Even these places, in the end, have their limitations. If you are Jeff Bezos you can't be emperor for life. What are you going to do with the amazing Andy Jassy, the firebrand who helped transition Amazon from the greatest retailer in the world to the greatest data company in the world that works for all sorts of enterprises cheaper, faster and smarter, including your own. If you are at Google and all you ever hear about is search search search, then why not recognize that it can fund one of the top three cloud companies and bring in Thomas Kurian, the best pure cloud manager available, and give him the ball. No salary cap. Why not just take YouTube and crush regular tv. It's been yours to do, do it.

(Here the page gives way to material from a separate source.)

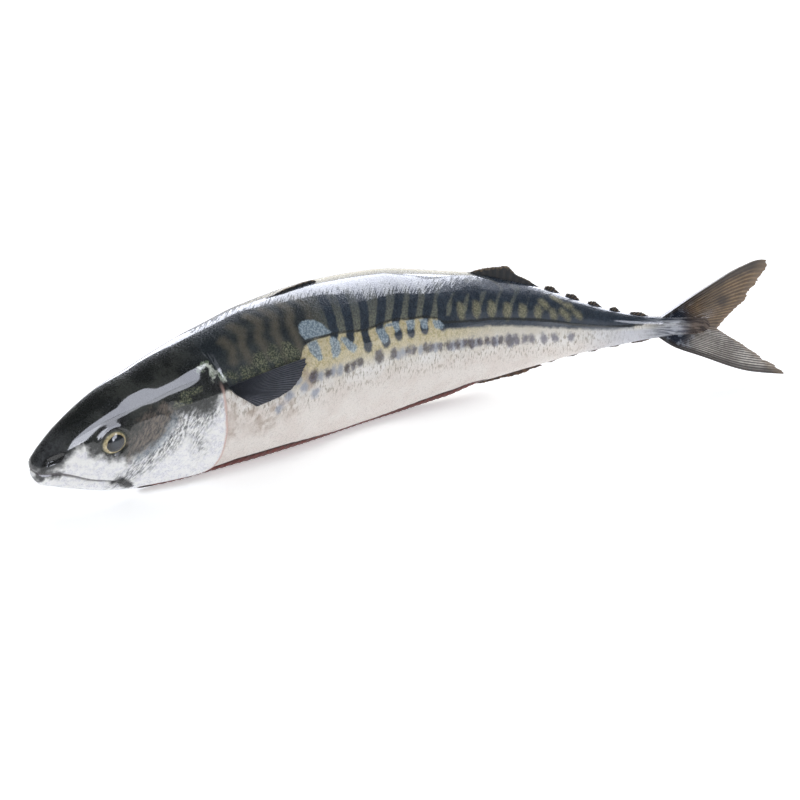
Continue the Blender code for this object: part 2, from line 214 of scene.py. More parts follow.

If you are at Apple, why not make devices that billions of people like more than anybody else's and have people pay a price to use them all that's simple and fair and don't measure the shooting match as a handset calculation. Oh memo to the one-way door crowd - did you sell Apple when Tim became CEO? How'd that do ya?
Microsoft? A couple of years ago CEO Satya Nadella, the CEO of Microsoft, tells me that he could make Azure, his cloud business into something that could generate $18 billion in revenue per year. I didn't laugh. He's not that kind of guy. But come on, he's up against Jassy. Few years later and he's doing that for the quarter? You want to tell him he doesn't have a Lombardi coming?
Even Facebook, the much-maligned Facebook, has figured out that there might be more budding small and medium sized businesses worldwide that are their partners, whom they can help, than there are people they can so-called exploit even as so few actually really do feel exploited anymore.
All of these companies can recruit anyone. They have amazing coaching trees. They have things people believe in and cultures that you want to be apart of. These days when I talk to my retired friends who used to run Wall Street I ask where their kids work. For some, private equity. Others, maybe a start-up. But the best? You just got the buy list.